A survey that was undertaken later in the 1970s showed that in the British shipbuilding industry an extra £80 had been invested per man whereas West Germany had invested a further £162 per worker, Japan had invested an additional £409 per worker and Sweden had invested an extra £554 per worker. In September 1981 Lloyd's List reported that the seven largest shipbuilding yards in Japan had earmarked £626 million for investment in plant and equipment.

It was lack of investment in British shipbuilding that put it in the state in which the Labour Government found it in 1977. There was a lack of investment on the part of the private entrepreneurs about which we hear so much. The Geddes report of 1966 made a similar statement. The Booz-Allen report also referred to lack of investment in the industry. The case for nationalisation was proved by that report.

The industry requires a national policy. The Government should take the advice of the Select Committee on Industry and Trade, which suggests the setting up of a high level interdepartmental working party to consider the full implications of maritime policy for the United Kingdom, which embraces shipbuilding and shipping generally. We cannot isolate shipbuilding from shipping. Instead of introducing a Bill that will destroy shipbuilding the Government should have produced a measure that embraced the suggestions that have been made on numerous occasions by my right hon. and hon. Friends, including an effective scrap and build scheme. We have talked about such a scheme for years and we know that it is being blocked by certain European countries.

We should provide more attractive credit terms for prospective buyers and ensure that British shipping companies build in this country. There is not a shipbuilding company in Japan that builds outside Japan. It is about time that we adopted a similar national policy for supplying British shipowners. We should bring forward defence programme orders and, for example, orders that stem from North Sea oil production programmes. We should ask harbour authorities and other such bodies to bring forward their vessel replacement programmes. We should press the EEC to increase the amount available from the intervention fund.
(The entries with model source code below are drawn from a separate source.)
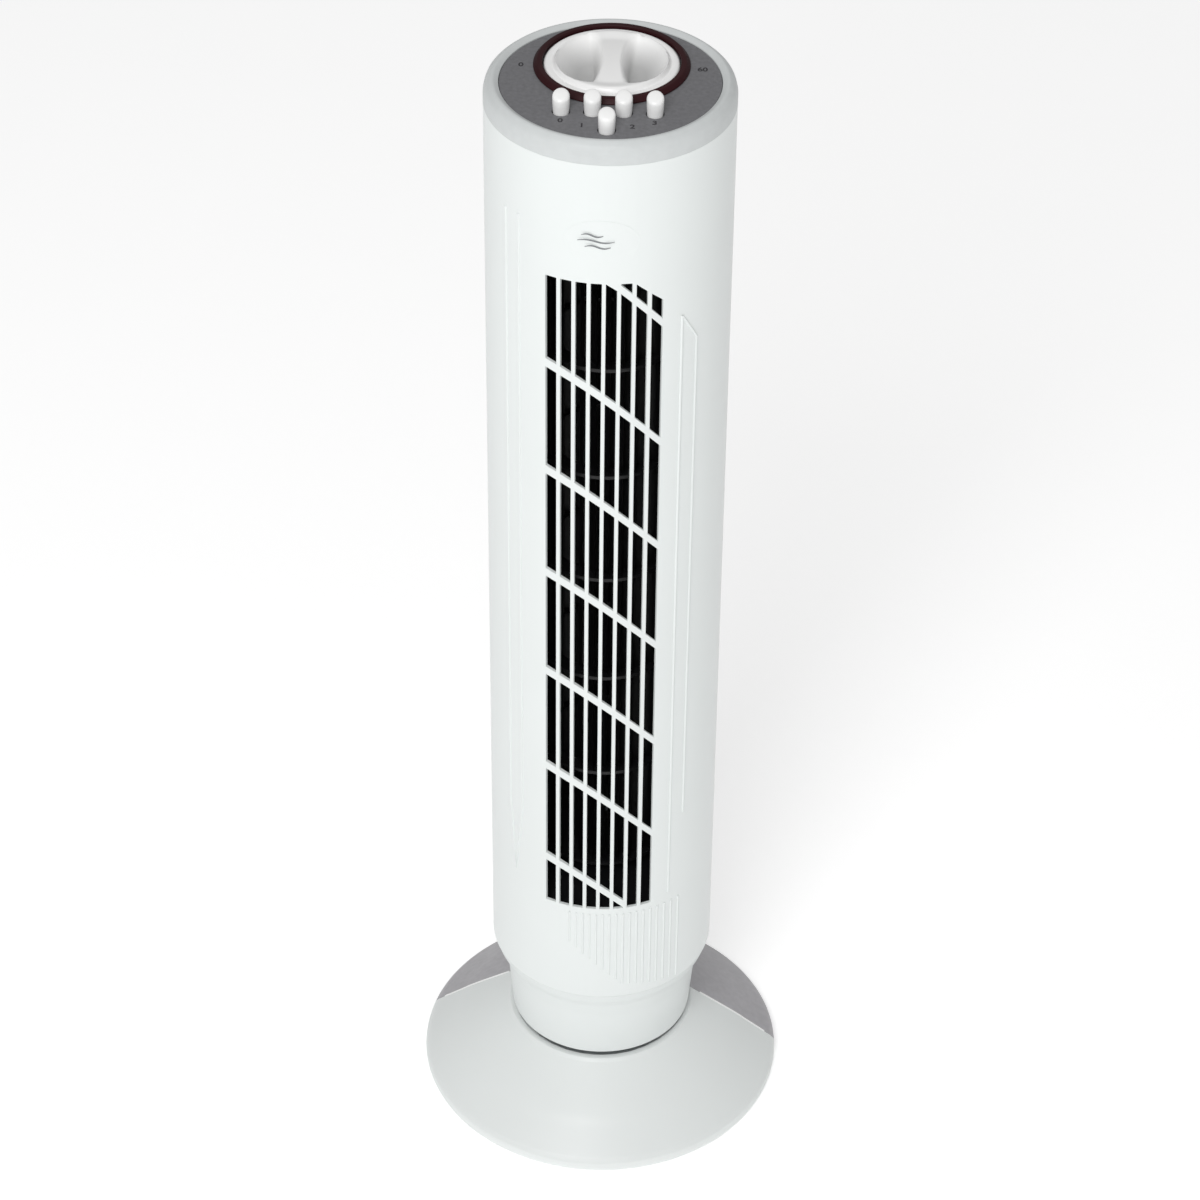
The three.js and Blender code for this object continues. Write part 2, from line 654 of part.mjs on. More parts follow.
const mountCircle = 26;
[30, 150, 270].forEach((angle, i) => {
  const [x, y] = polar(mountCircle, angle);
  const mount = rod(5.5, motorTop + gap, ductFloorTop - plateThickness - gap, 0, 0, 16);
  piece(`motor_mount_${i + 1}`, mount, rubber, column).position.set(x, y + blowerY, 0);
});
const shaftFit = 0.3;
piece("motor_shaft", rod(shaftRadius, motorBottom - 5, wheelBottom + 11, 0, 0, 16), steel, blower);
const rotor = ring(rotorRadius, shaftRadius + shaftFit, stackBottom, stackTop, 24);
piece("motor_rotor", rotor, laminations, blower);
const capacitorBottom = 147;
const capacitor = box(-18, 18, -60, -46, capacitorBottom, ductFloorTop - plateThickness - gap);
piece("capacitor", capacitor, blackPlastic, column);

// ---------------------------------------------------------------- swing drive, in the neck
const crankArmBottom = slotTop + 2;
const crankArmTop = neckFloor - 2.5;
const neckInner = neckRadiusAt(neckFloorTop) - neckWall;
const swingMotorRadius = (neckInner - nutRadius) / 2 - swingMotorRoom;
const swingMotorY = (neckInner + nutRadius) / 2;
const swingMotorEars = swingMotorRadius + 6;
piece("swing_motor", join(
  rod(swingMotorRadius, neckFloorTop + gap, neckFloorTop + 15, 0, swingMotorY, 32),
  box(
    -swingMotorEars, swingMotorEars, swingMotorY - 5, swingMotorY + 5,
    neckFloorTop + gap, neckFloorTop + 2.3,
  ),
), steel, column);
const crank = new THREE.Group();
crank.position.y = crankCentre;
tower.add(crank);
const arm = join(
  rod(6, crankArmBottom, crankArmTop, 0, 0, 20),
  rod(crankTip, crankArmBottom, crankArmTop, 0, crankRadius, 16),
  box(-3.6, 3.6, 0, crankRadius, crankArmBottom, crankArmTop),
  rod(crankPinRadius, hubTop + 1.5, crankArmBottom + 1, 0, crankRadius, 16),
  rod(shaftRadius, crankArmTop - 1, neckFloorTop, 0, 0, 16),
);
piece("swing_crank", arm, nylon, crank);

// ---------------------------------------------------------------- controls, under and through the panel
piece("control_deck", cut(
  rod(plateRadius, controlDeckTop - plateThickness, controlDeckTop, 0, 0, 40),
  box(-30, 30, -18, -12, 600, 720),
), blackPlastic, column);
const timerHalf = 23;
piece("timer_body", box(
  -timerHalf, timerHalf, knobY - timerHalf, knobY + timerHalf, controlDeckTop + gap, knobBottom - 5,
), blackPlastic, column);
const speedSwitchX = buttonPitch * 2 + 2;
piece("speed_switch", box(
  -speedSwitchX, speedSwitchX, buttonRowY - 8, buttonRowY + 8, controlDeckTop + gap, switchTop,
), blackPlastic, column);
piece("swing_switch", box(
  -7, 7, swingButtonY - 6, swingButtonY + 6, controlDeckTop + gap, switchTop,
), blackPlastic, column);

const buttonSeats = [
  ...[0, 1, 2, 3].map((i) => [`speed_button_${i}`, (i - 1.5) * buttonPitch, buttonRowY]),
  ["swing_button", 0, swingButtonY],
];
const buttonClearance = 0.35;
let panel = rod(panelRadius, panelBottom, panelTop, 0, 0, 40);
panel = cut(panel, rod(knobRadius + 0.7, 700, 750, 0, knobY, 40));
buttonSeats.forEach(([, x, y]) => {
  panel = cut(panel, rod(buttonRadius + buttonClearance, 700, 750, x, y, 16));
});
piece("control_panel", panel, panelPlastic, column);

// The dial ring: a raised bezel that stands on the panel, round the knob.
const ringInner = knobRadius + dialRingRoom;
piece("dial_ring", turned([
  [ringInner, panelTop + gap],
  [dialRingRadius, panelTop + gap],
  [dialRingRadius, panelTop + 0.8],
  [dialRingRadius - 2, dialRingTop],
  [ringInner, dialRingTop],
], 40, knobY), darkRed, column);

// A button: a round peg with a sloping top, a collar that keeps it under the panel, and a stem.
const pressGap = 0.5;
buttonSeats.forEach(([name, x, y]) => {
  const slope = Math.tan(THREE.MathUtils.degToRad(buttonSlant));
  const lid = prismY([[-20, 0], [20, 0], [20, 40], [-20, 40]], -30, 30)
    .rotate([buttonSlant, 0, 0])
    .translate([0, 0, buttonTop - buttonRadius * slope]);
  const peg = cut(rod(buttonRadius, panelBottom - 2, buttonTop + 5, 0, 0, 16), lid);
  const made = join(
    peg,
    rod(buttonRadius + 1.6, panelBottom - 3.6, panelBottom - gap, 0, 0, 16),
    rod(2.6, switchTop + buttonTravel + pressGap, panelBottom - 2, 0, 0, 12),
  );
  const group = new THREE.Group();
  group.position.set(x, y, 0);
  tower.add(group);
  piece(name, made, knobPlastic, group);
});

// The timer knob: a low dial with a finger scoop on each side of a grip bar.
const knob = new THREE.Group();
knob.position.y = knobY;
tower.add(knob);
let dial = turned([
  [0, knobBottom],
  [knobRadius - 1, knobBottom],
  [knobRadius, knobBottom + 1],
  [knobRadius, knobFlangeTop - 0.8],
  [knobRadius - 1, knobFlangeTop],
  [knobDishRadius + 0.6, knobFlangeTop],
  [knobDishRadius, knobTop - 0.6],
  [knobDishRadius - 1, knobTop],
  [0, knobTop],
], 40);
const scoop = solid(new THREE.SphereGeometry(1, 16, 8)).scale([13.2, knobDishRadius - 6.5, 10.5]);
[-1, 1].forEach((side) => {
  const wall = side > 0
    ? box(knobGripWidth / 2, 60, -60, 60, 600, 800)
    : box(-60, -knobGripWidth / 2, -60, 60, 600, 800);
  dial = cut(dial, scoop.translate([side * (knobGripWidth / 2 + 9), 0, knobTop]).intersect(wall));
});
dial = cut(dial, rod(timerShaftRadius + gap, knobBottom - 1, knobBottom + 9, 0, 0, 16));
piece("timer_knob", dial, knobPlastic, knob);
piece("timer_shaft", rod(timerShaftRadius, knobBottom - 5 + gap, knobBottom + 8, 0, 0, 16), steel, knob);

export default tower;
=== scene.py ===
import math

import bmesh
import bpy
from mathutils import Matrix, Vector


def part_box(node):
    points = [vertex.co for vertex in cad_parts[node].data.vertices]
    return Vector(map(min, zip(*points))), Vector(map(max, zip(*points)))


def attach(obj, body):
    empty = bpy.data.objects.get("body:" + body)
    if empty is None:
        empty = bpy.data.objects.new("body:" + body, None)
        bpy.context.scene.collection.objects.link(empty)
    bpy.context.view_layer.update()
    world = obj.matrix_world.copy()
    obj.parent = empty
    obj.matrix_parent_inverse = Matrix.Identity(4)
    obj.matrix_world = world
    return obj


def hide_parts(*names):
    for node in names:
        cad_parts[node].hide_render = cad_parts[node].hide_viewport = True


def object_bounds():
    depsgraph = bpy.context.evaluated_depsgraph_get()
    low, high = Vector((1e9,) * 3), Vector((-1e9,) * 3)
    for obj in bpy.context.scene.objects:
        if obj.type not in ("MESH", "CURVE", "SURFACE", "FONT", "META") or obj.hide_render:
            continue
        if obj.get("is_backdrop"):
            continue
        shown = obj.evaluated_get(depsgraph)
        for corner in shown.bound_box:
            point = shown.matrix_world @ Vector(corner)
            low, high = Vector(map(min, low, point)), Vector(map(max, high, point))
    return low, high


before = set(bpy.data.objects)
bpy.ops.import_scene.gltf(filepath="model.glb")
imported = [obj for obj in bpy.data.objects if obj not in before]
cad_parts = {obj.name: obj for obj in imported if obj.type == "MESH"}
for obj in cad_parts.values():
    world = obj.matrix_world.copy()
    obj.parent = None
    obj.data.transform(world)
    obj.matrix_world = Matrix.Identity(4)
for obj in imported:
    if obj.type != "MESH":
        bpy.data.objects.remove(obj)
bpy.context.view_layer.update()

scene = bpy.context.scene
print("frame loaded:", len(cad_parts), "nodes")


# small tools; shapes are given in millimetres and stored in metres

def smoothStep(low, high, value):
    t = min(max((value - low) / (high - low), 0.0), 1.0)
    return t * t * (3 - 2 * t)


def rounded(corners, closed=True):
    # corners are (x, z, fillet radius); a fillet becomes an arc of a few points
    points = []
    count = len(corners)
    for i, (x, z, radius) in enumerate(corners):
        here = Vector((x, z))
        if radius <= 0 or (not closed and i in (0, count - 1)):
            points.append(here)
            continue
        before = Vector(corners[i - 1][:2]) - here
        after = Vector(corners[(i + 1) % count][:2]) - here
        half = before.angle(after) / 2
        reach = min(radius / math.tan(half), before.length * 0.49, after.length * 0.49)
        real = reach * math.tan(half)
        centre = here + (before.normalized() + after.normalized()).normalized() * (real / math.sin(half))
        start = here + before.normalized() * reach - centre
        end = here + after.normalized() * reach - centre
        steps = max(2, round(math.degrees(start.angle(end)) / 15))
        turn = start.angle_signed(end)
        for k in range(steps + 1):
            points.append(centre + Matrix.Rotation(-turn * k / steps, 2) @ start)
    return points


def spun(corners, steps=120, centre=(0, 0), closed=True):
    # turns an (r, z) outline about an upright axis
    bm = bmesh.new()
    points = rounded(corners, closed)
    verts = [bm.verts.new((centre[0] + p.x, centre[1], p.y)) for p in points]
    edges = [bm.edges.new((a, b)) for a, b in zip(verts, verts[1:])]
    if closed:
        edges.append(bm.edges.new((verts[-1], verts[0])))
    bmesh.ops.spin(
        bm, geom=verts + edges, cent=(centre[0], centre[1], 0), axis=(0, 0, 1), dvec=(0, 0, 0),
        angle=math.tau, steps=steps, use_merge=True, use_duplicate=False,
    )
    bmesh.ops.remove_doubles(bm, verts=bm.verts, dist=1e-4)
    bmesh.ops.recalc_face_normals(bm, faces=bm.faces)
    return bm


def drum(radius, low, high, centre=(0, 0), segments=96, along="z"):
    # a capped cylinder, upright or along y (then low and high are y values and centre is x, z)
    bm = bmesh.new()
    bmesh.ops.create_cone(
        bm, cap_ends=True, segments=segments, radius1=radius, radius2=radius, depth=high - low,
    )
    if along == "y":
        quarterTurn = Matrix.Rotation(math.radians(-90), 3, "X")
        bmesh.ops.rotate(bm, cent=(0, 0, 0), matrix=quarterTurn, verts=bm.verts)
        bmesh.ops.translate(bm, vec=(centre[0], (low + high) / 2, centre[1]), verts=bm.verts)
    else:
        bmesh.ops.translate(bm, vec=(centre[0], centre[1], (low + high) / 2), verts=bm.verts)
    return bm


def block(low, high):
    bm = bmesh.new()
    size = [end - start for start, end in zip(low, high)]
    middle = [(end + start) / 2 for start, end in zip(low, high)]
    bmesh.ops.create_cube(bm, size=1)
    bmesh.ops.scale(bm, vec=size, verts=bm.verts)
    bmesh.ops.translate(bm, vec=middle, verts=bm.verts)
    return bm


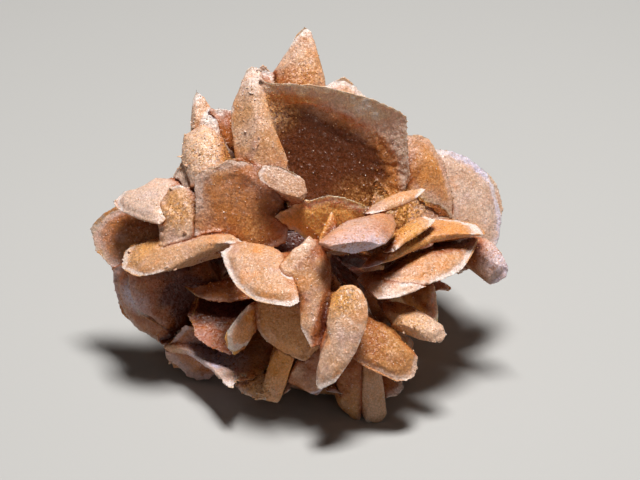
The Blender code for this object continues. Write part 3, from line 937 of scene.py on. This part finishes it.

Many of my hon. Friends wish to speak in the debate. Many of them already have far too high a level of unemployment in their constituencies and cannot accept any more. We in the Northern region have been quiet for far too long and have accepted unemployment far to easily. Unemployed people over the age of 45 who live in the North-East are finished. They have no chance of getting another job. Furthermore, there are young people leaving school who have no chance of a job.

I finish by repeating what I said in my maiden speech. It is about time that the Government took heed of some of the warnings that Labour Members have given them. The young people of today are not so steeped in democracy that they will accept the solutions of the 1930s for the problems of the 1980s. The sooner Ministers get that in their heads the better.